Taking the results for granted, it means that education is also not causal for preventing dementia. This finding aligns well with the prior literature on cognitive epidemiology that Linda Gottfredson and Ian Deary’s people pushed hard in the 2010s. This review paper by David Lubinski, though dated, is good:
This commentary touches on practical, public policy, and social science domains informed by cognitive epidemiology while pulling together common themes running through this important special issue. As is made clear in the contributions assembled here, and others (Deary, Whalley, & Starr, 2009; Gottfredson, 2004; Lubinski & Humphreys, 1992, 1997), social scientists and practitioners cannot afford to neglect cognitive ability when modeling epidemiological and health care phenomena. However, given the dominant concern about the confounding of general cognitive ability (GCA) and socioeconomic status (SES), and the extent to which SES is frequently seen as the primary cause of health disparities (while GCA is neglected as a possible influence in epidemiology and health psychology), some methodological applications for untangling the relative influences of GCA and SES are reviewed. In addition, cognitive epidemiology is placed in a broader context: Just as cognitive epidemiology facilitates an understanding of pathology (“at risk” populations, and ways to attenuate undesirable personal and social conditions), it may also enrich our understanding of optimal functioning (“at promise” populations, and ways to identify and nurture the human and social capital needed to develop innovations for saving lives, economies, and perhaps even our planet). Finally, while GCA is likely the most important dimension in the study of individual differences for modeling healthy behaviors and outcomes, other relatively independent dimensions of psychological diversity do add value (Krueger, Caspi, & Moffitt, 2000). For example, compliance has at least two psychological components: a “can do” competency component (ability) and a “will do” motivational component (conscientiousness). Ultimately, developing and modeling healthy behaviors, interpersonal environments, and medical maladies are best accomplished by teaming multiple dimensions of human individuality.
It’s a pity the authors did not also fit their models on the other social metrics with their sibling sample. This would have given us another replication of Charles Murray’s initial efforts. Going with the same naming convention, we might call that cognitive sociology.
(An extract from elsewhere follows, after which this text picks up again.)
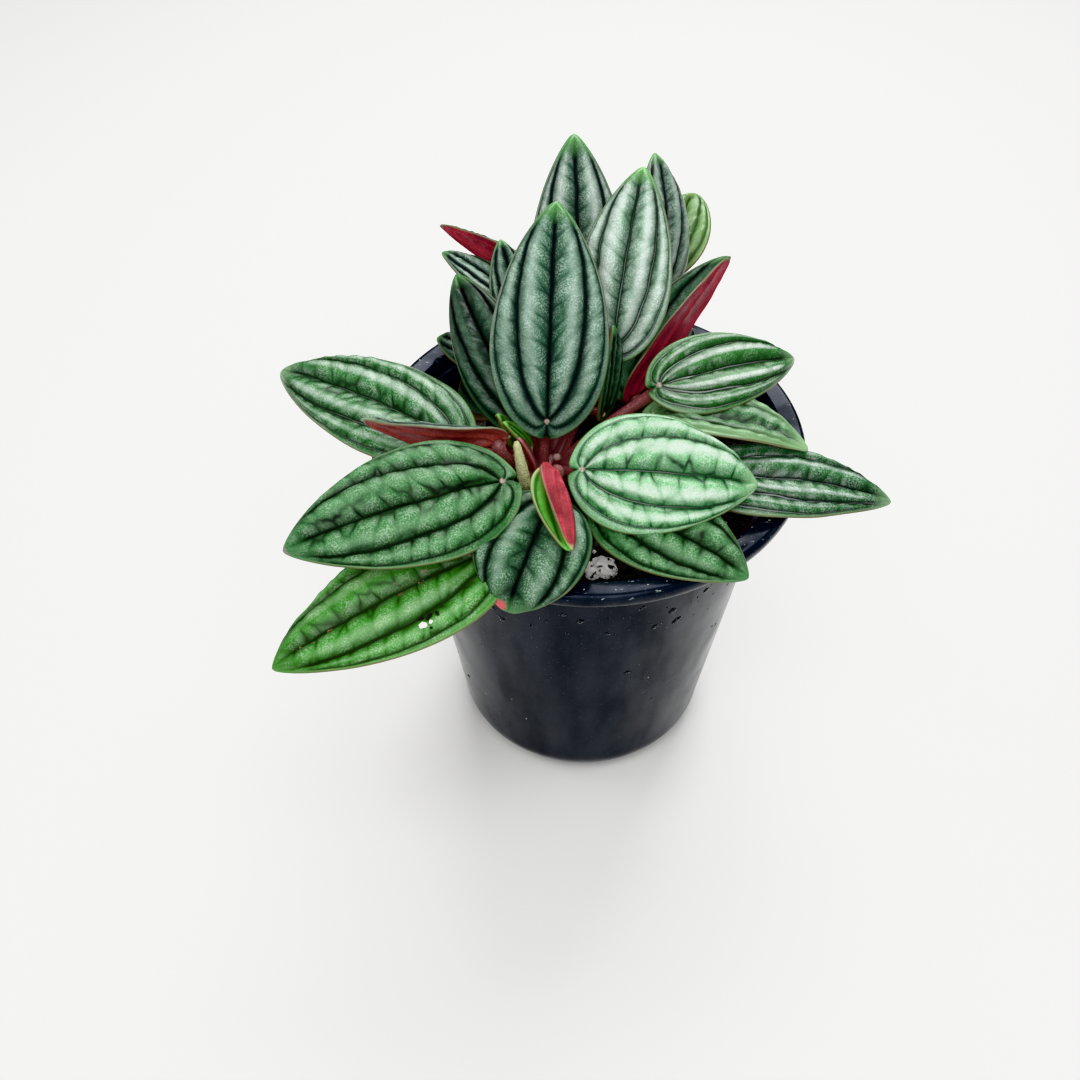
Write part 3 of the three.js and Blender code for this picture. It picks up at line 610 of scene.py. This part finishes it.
def bladeMesh(leaf, seed):
    s = bladeShape
    small = leaf["length"] < s["smallLength"]
    columns, rows = (s["smallColumns"], s["smallRows"]) if small else (s["columns"], s["rows"])
    q, t = np.meshgrid(np.linspace(-1, 1, columns + 1), np.linspace(0, 1, rows + 1))
    t = t - 0.5 * np.sin(2 * math.pi * t) / (2 * math.pi)  # closer rows at the base and the tip
    spread = np.exp(-t / s["spread"])
    fan = q * (1 - (1 - q ** 4) * spread)
    x, y = flatPoints(leaf, fan, t)
    width, length = leaf["width"], leaf["length"]
    scale = min(1, width / s["fineWidth"])
    calm = math.cos(math.radians(leaf.get("fold", 8)))  # folded blades have a lower relief

    half = np.abs(flatPoints(leaf, np.ones_like(t), t)[0])
    lobe = length * s["lobe"] * spread
    size = np.abs(fan)

    def apart(share, reach):  # mm from the line at this share of the half width, minus inside it
        return np.sign(size - share) * np.hypot((size - share) * half, (size ** 2 - share ** 2) * reach)

    places = veinPlaces(t)
    ends = smooth(t / 0.12) * smooth((1 - t) / 0.12)
    wander = s["wander"] * ripple(seed + 40, x, y, 7) * ends
    # the midrib's fold runs on behind the stalk
    gaps = [np.sign(q) * apart(places[0], lobe * smooth(y + 1.2)) + wander,
            apart(places[1], lobe) + wander, apart(places[2], lobe) + wander]
    main, ridge, height, band, shine = (np.zeros_like(t) for _ in range(5))
    for k in range(3):
        main = np.maximum(main, np.exp(-(gaps[k] / (s["ribWidth"][k] * scale)) ** 2))
        span = np.maximum(places[k + 1] - places[k], 1e-6)
        u = np.clip((size - places[k]) / span, 0, 1)
        inside = (size >= places[k]) & (size <= places[k + 1])
        lean = u ** s["lean"][k]
        arch = (4 * lean * (1 - lean)) ** 0.6
        ridge = np.where(inside, arch, ridge)
        streak = s["shine"][k] * np.exp(-((u - s["crest"][k]) / s["streak"][k]) ** 2)
        shine = np.where(inside, streak * smooth(t / 0.08) * smooth((1 - t) / 0.15), shine)
        height = np.where(inside, arch * s["bulge"][k] * span * (half + lobe), height)
        band = np.where(inside, k + 1, band)
    toMargin = -apart(np.ones_like(t), lobe)
    height = height - 0.35 * np.exp(-(x / 0.4) ** 2) * smooth(-y) * scale
    height = height + s["waves"] * ripple(seed, x, y, 12) * ends * scale
    height = height - s["turnedDown"] * scale * np.exp(-(toMargin / 0.9) ** 2)
    height = height * calm

    normal = bentNormal(leaf, x, y)
    upper = bent(leaf, x, y) + normal * height[..., None]
    thick = s["edge"] + (s["thickness"] - s["edge"]) * smooth(toMargin / (0.12 * width))
    keel = s["keel"] * scale * np.exp(-(x / (0.05 * width)) ** 2) * (1 - t) * smooth(t / 0.1)
    ribs = s["ribs"] * scale * main * ends
    lower = upper - normal * (thick + keel + ribs)[..., None]

    at, along, left, up = leafFrame(leaf)

    def placed(p):
        return (at - left * p[..., 0:1] + along * p[..., 1:2] + up * p[..., 2:3]) * mm

    lift = placed(normal) - at * mm
    lift = lift / np.linalg.norm(lift, axis=-1, keepdims=True)
    cellX, cellY = s["cell"]
    slant = leafTones[leaf["tone"]]["slant"]
    puff = ridge ** 0.6 * ends * np.where(band < 3, 1, 0.2) * calm * (1 - 0.55 * smooth(shine))
    netWeight = ends * (1 - 0.75 * smooth(shine)) * np.where(band < 3, 1, 0.3)
    side = band * 13.7 + np.sign(x) * 7.3  # sets each band on its own stretch of the net
    netX = x / (cellX * scale) + side + seed * 3.1
    netY = (y - slant * np.abs(x)) / (cellY * scale) + side
    fields = {
        "gaps": np.stack(gaps, axis=-1),
        "zones": np.stack([toMargin, np.hypot(x, y), t], axis=-1),
        "quilt": np.stack([netX, netY, np.zeros_like(x)], axis=-1),
        "lift": lift,
        "relief": np.stack([puff, netWeight, ridge * smooth((1 - t) / 0.12)], axis=-1),
        "shine": shine,
    }

    grid = np.arange((rows + 1) * (columns + 1)).reshape(rows + 1, columns + 1)
    count = grid.size
    top = np.stack([grid[:-1, :-1], grid[:-1, 1:], grid[1:, 1:], grid[1:, :-1]], axis=-1).reshape(-1, 4)
    points = [placed(upper).reshape(-1, 3), placed(lower).reshape(-1, 3)]
    faces = [top, top[:, ::-1] + count]
    for number, (edge, outward) in enumerate([(0, -1), (columns, 1)]):  # a rounded rim along each margin
        middle = (upper[:, edge] + lower[:, edge]) / 2 + s["rounded"] * scale * np.array([outward, 0, 0])
        points.append(placed(middle))
        ring = 2 * count + number * (rows + 1) + np.arange(rows + 1)
        for first, second in ((grid[:, edge], ring), (ring, grid[:, edge] + count)):
            strip = np.stack([first[:-1], second[:-1], second[1:], first[1:]], axis=-1)
            faces.append(strip[:, ::-1] if outward < 0 else strip)
    mesh = bpy.data.meshes.new(leaf["name"])
    mesh.from_pydata(np.concatenate(points).tolist(), [], np.concatenate(faces).tolist())

    for name, field in fields.items():
        flat = field.reshape(count, -1)
        whole = np.concatenate([flat, flat, flat[grid[:, 0]], flat[grid[:, columns]]])
        kind, item = ("FLOAT_VECTOR", "vector") if whole.shape[1] == 3 else ("FLOAT", "value")
        mesh.attributes.new(name, kind, "POINT").data.foreach_set(item, whole.astype(np.float32).ravel())
    under = np.concatenate([np.zeros(count), np.ones(count), np.full(2 * (rows + 1), 0.5)])
    mesh.attributes.new("under", "FLOAT", "POINT").data.foreach_set("value", under.astype(np.float32))
    return cleaned(mesh, 2e-6)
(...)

To note, the study does not include immigrants:
To account for family background and family structure, we restrict the analyses to native-born individuals with two native-born parents. We further restrict our analyses to individuals with a valid education record at age 30 and, to ensure inclusion in all three health registries, present in Norway the year of the 58th birthday, yielding an overall sample of 268,614, of whom 207,814 (77.4%) have a valid cognitive ability score.